President Putin held talks today with Mikhail Kovalchuk, the president of the Kurchatov Institute National Research Center on their perspective on upcoming science work. Kovalchuk informed him of their plans for developing new space engines. “Right now, all further exploration of space is connected with two things. The first is fundamentally new engines,” he explained. “We are flying into space today like Munchausen on a cannonball. Our RD-180 engine worked for 300 seconds, gave a kick—and we flew along ballistic trajectories that we cannot influence. But we need to patrol, to land on the Moon,” Kovalchuk said. “So, today we have prototype engines that provide a completely different thrust, completely different capabilities for deep space flight. That’s the first thing.”
He further said: “And now we have made a completely new nuclear energy—this battery. We have the Elena station, a factory-built battery, it gives up to a megawatt of electricity and up to 15 MW of heat. But in the Arctic, where there are no large consumers, where it is impossible to make either a grid structure or a large station, these local stations just solve the problem.” Nuclear batteries like this operate by the thermoelectric effect, to transform heat directly into electricity.

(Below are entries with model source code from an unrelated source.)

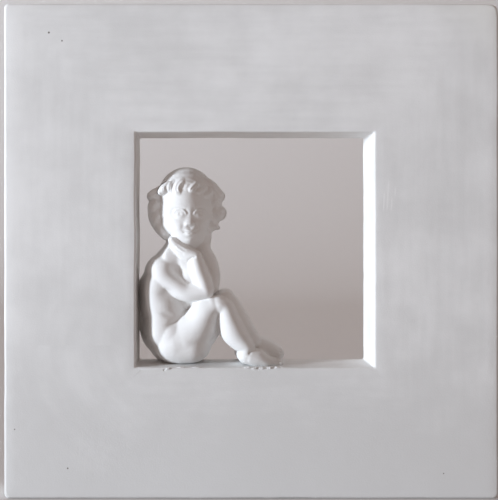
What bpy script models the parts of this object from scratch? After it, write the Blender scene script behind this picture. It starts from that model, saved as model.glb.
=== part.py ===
"""Square plaster wall plaque: a seated cherub in an open window, cast in one with its frame.

The plaque hangs in its own frame: X to the right, Z up, its flat back on the plane Y = 0 and its
front facing -Y. The origin is the middle of the top bar's back, where it is fixed to a wall.
Sizes below are in millimetres. Places on the figure are (right of the window's left edge, above
the ledge), and heights of its relief are measured forwards from the back.
"""
import math

import bmesh
import bpy
import numpy as np
from mathutils import Vector

MM = 0.001

# Frame
SIDE = 200.0
DEPTH = 20.0
WINDOW_WIDTH = 96.2
WINDOW_HEIGHT = 95.0
LEFT_BAR = 53.3
BOTTOM_BAR = 53.0
TOP_BAR = SIDE - BOTTOM_BAR - WINDOW_HEIGHT
WALL_DRAFT = math.tan(math.radians(2.0))
OUTER_CORNER = 2.0
WINDOW_CORNER = 0.6
OUTER_EDGE_ROUND = 1.2
WINDOW_EDGE_ROUND = 0.9
CORNER_STEPS = 4
EDGE_STEPS = 3

# The block is modelled this much too deep and its back is then struck off flat.
SPARE_DEPTH = 2.0

# Skeleton of the seated figure
NAPE = (14.5, 50.0)
SHOULDER = (9.4, 37.4)
ELBOW = (28.2, 30.9)
WRIST = (23.7, 45.2)
KNUCKLES = (14.2, 52.0)
WAIST = (12.4, 20.5)
SEAT = (14.5, 12.0)
HIP = (20.6, 11.2)
KNEE = (32.8, 26.2)
CALF = (40.0, 14.6)
HEEL = (44.8, 4.2)
INSTEP = (50.0, 4.0)
TOES = (54.4, 2.3)
FAR_ELBOW = (31.0, 32.0)
FAR_CHEEK = (27.2, 50.0)
FAR_KNEE = (36.9, 26.2)
FAR_ANKLE = (47.4, 9.9)
FAR_TOES = (58.2, 3.4)
SKULL = (20.4, 69.0)
FACE = (20.7, 61.5)
CHIN_LEVEL = 49.4

# Heights of the relief above the back
NEAR_LIMB = 20.3
BODY = 18.1
FAR_LIMB = 14.3
HAIR_FLAT = 12.0
HAIR_CAP = 15.5
SKULL_FRONT = 19.4
FACE_FRONT = 18.7

# How steeply the sides fall to the back: height for each millimetre outwards
MOULD_SLOPE = 16.0
BACK_SLOPE = 4.6
NECK_SLOPE = 10.0

# Head, and its features set out on the plain proportions of a small child's face
HEAD_WIDTH = 21.0
HEAD_LENGTH = 32.0
SKULL_BULGE = 9.0
FACE_MIDDLE = 22.0
EYE_LINE = CHIN_LEVEL + 0.40 * HEAD_LENGTH
NOSE_LINE = CHIN_LEVEL + 0.245 * HEAD_LENGTH
MOUTH_LINE = CHIN_LEVEL + 0.155 * HEAD_LENGTH
EYE_APART = HEAD_WIDTH / 5.0

# Locks of hair
LOCK_WIDTH = 2.6
LOCK_RISE = 0.9
CROWN_STRANDS = 6
CROWN_FROM = ((11.0, 72.8), (13.2, 77.6))
CROWN_TOP = ((20.0, 75.6), (20.8, 80.0))
CROWN_TO = ((31.2, 69.8), (32.0, 74.2))
FRINGE_LINE = 75.2
FRINGE_TIPS = ((8.3, 70.6), (12.2, 69.4), (15.0, 69.9), (18.0, 69.3), (20.9, 70.3), (23.6, 70.2),
               (27.0, 69.6), (30.7, 66.4))
SIDE_LOCKS = 6

# Furrows: between fingers and toes, at the ankle, under the arm and across the belly
FINGERS = 4
FOOT_TOES = 5
FURROW_DEPTH = 0.7
FURROW_WIDTH = 0.6

# Building and thinning the figure's skin
RING_POINTS = 20
CAP_RINGS = 5
SPANS = 4
VOXEL = 0.5
SMOOTHING_ROUNDS = 3
KEPT_SHARE = 0.094

PLASTER_COLOUR = (0.80, 0.80, 0.79, 1.0)
PLASTER_ROUGHNESS = 0.75


def in_model(right, height, up):
    """A place on the relief as a point of the model, in metres."""
    x = -SIDE / 2 + LEFT_BAR + right
    z = TOP_BAR / 2 - SIDE + BOTTOM_BAR + up
    return Vector((x * MM, -height * MM, z * MM))


def clear_scene():
    for thing in list(bpy.data.objects):
        bpy.data.objects.remove(thing, do_unlink=True)


def rounded_rectangle(left, right, bottom, top, radius):
    """Points round a rectangle, each corner a quarter circle."""
    centres = ((right - radius, top - radius), (left + radius, top - radius),
               (left + radius, bottom + radius), (right - radius, bottom + radius))
    points = []
    for quarter, (cx, cz) in enumerate(centres):
        for step in range(CORNER_STEPS + 1):
            angle = math.pi / 2 * (quarter + step / CORNER_STEPS)
            points.append((cx + radius * math.cos(angle), cz + radius * math.sin(angle)))
    return points


def edge_arc(radius):
    """Pairs (inset, drop) along the quarter round that joins a side to the front."""
    for step in range(EDGE_STEPS + 1):
        angle = math.pi / 2 * step / EDGE_STEPS
        yield radius * (1 - math.cos(angle)), radius * (1 - math.sin(angle))


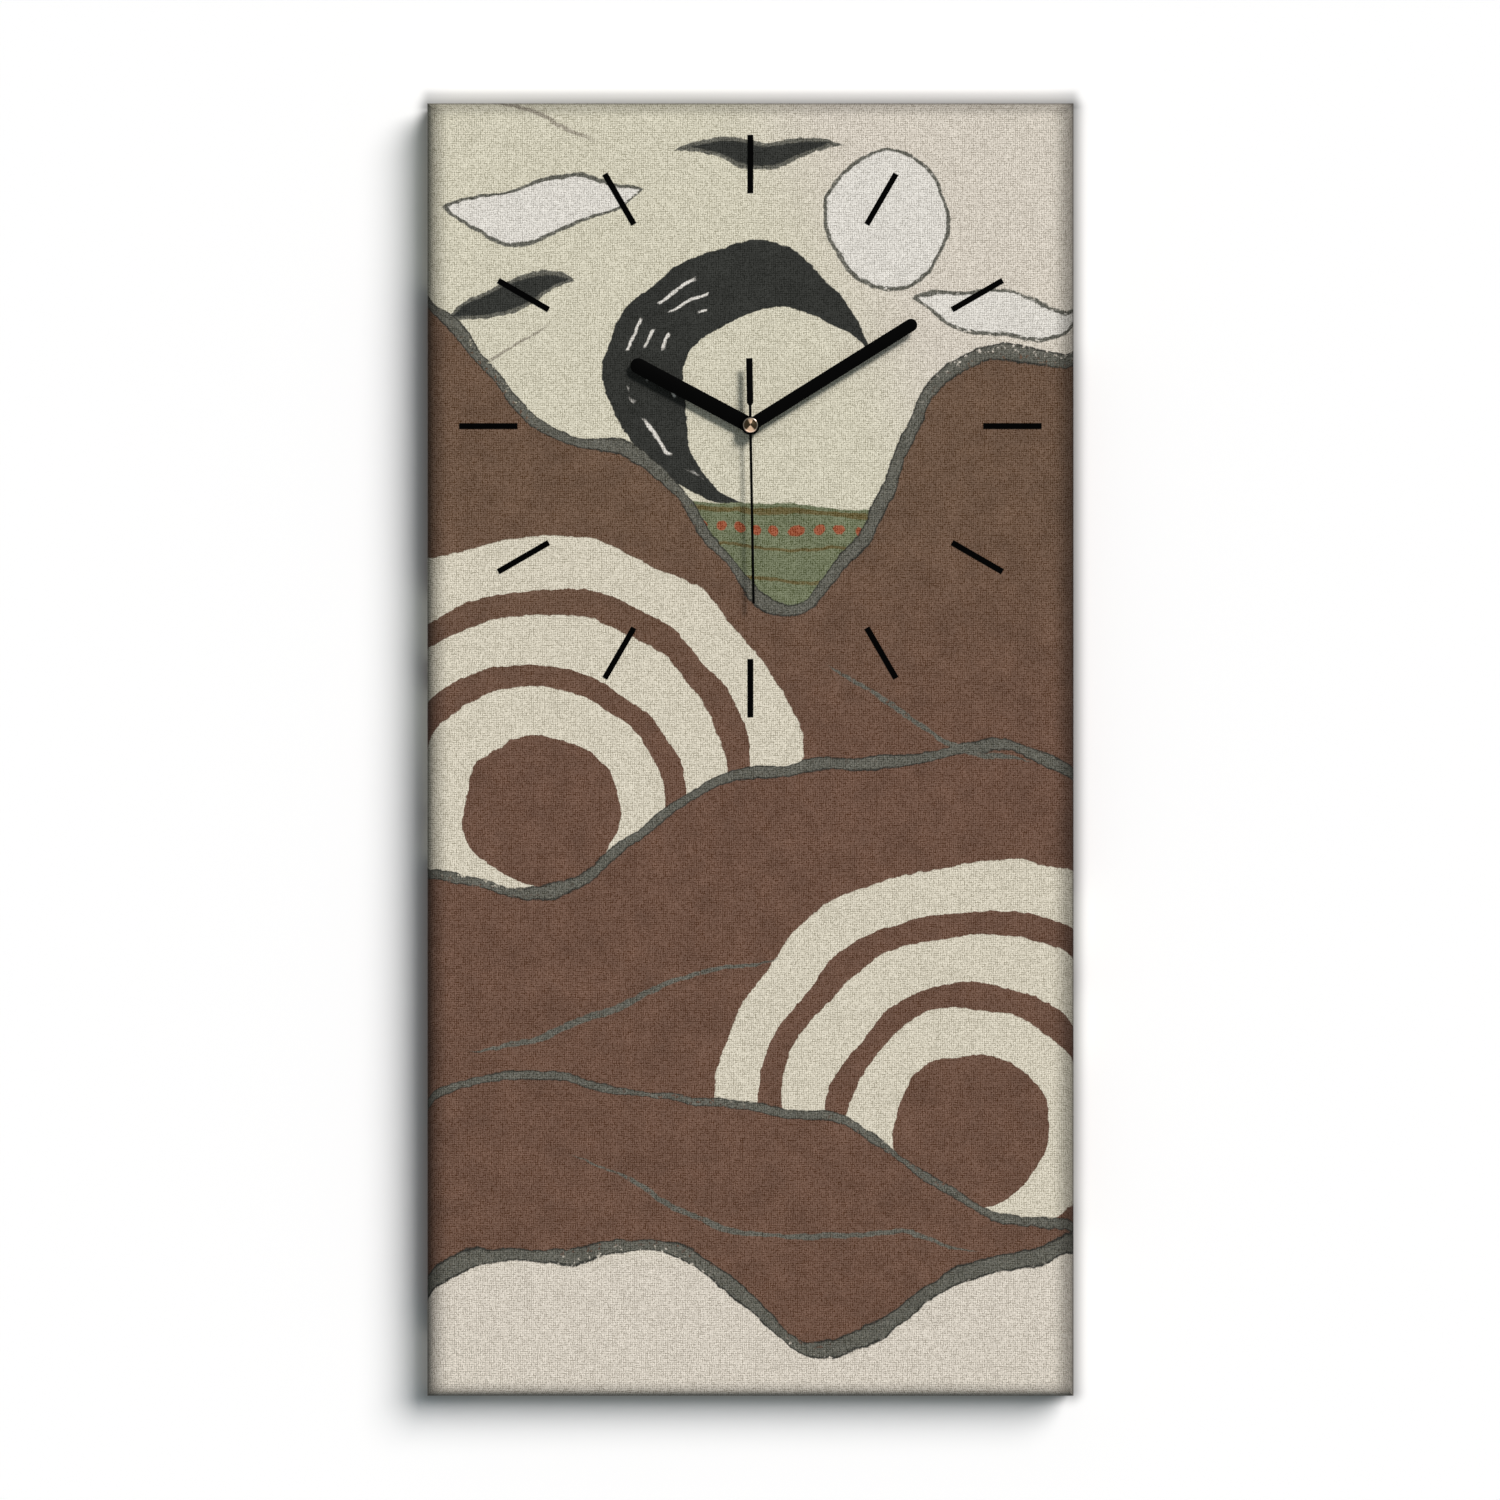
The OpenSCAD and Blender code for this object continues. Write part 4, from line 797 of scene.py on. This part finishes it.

Kovalchuk also underlined the fact that since the European Organization for Nuclear Research (CERN) is firing hundreds of Russian scientists from the Large Hadron Collider, they are now free to be deployed on the programs initiated in Russia. As he noted, Kurchatov has some 30 institutes under its roof, working on a variety of projects. Kovalchuk said: “Plus fundamental physics, especially now, in connection with the fact that [collaboration with] CERN, all Western projects have ended, a huge number of people are returning here, the majority are people from the Kurchatov Institute. Therefore, the restart of fundamental research today is also a very important thing. And in this sense, we are actually concentrating a technological breakthrough.”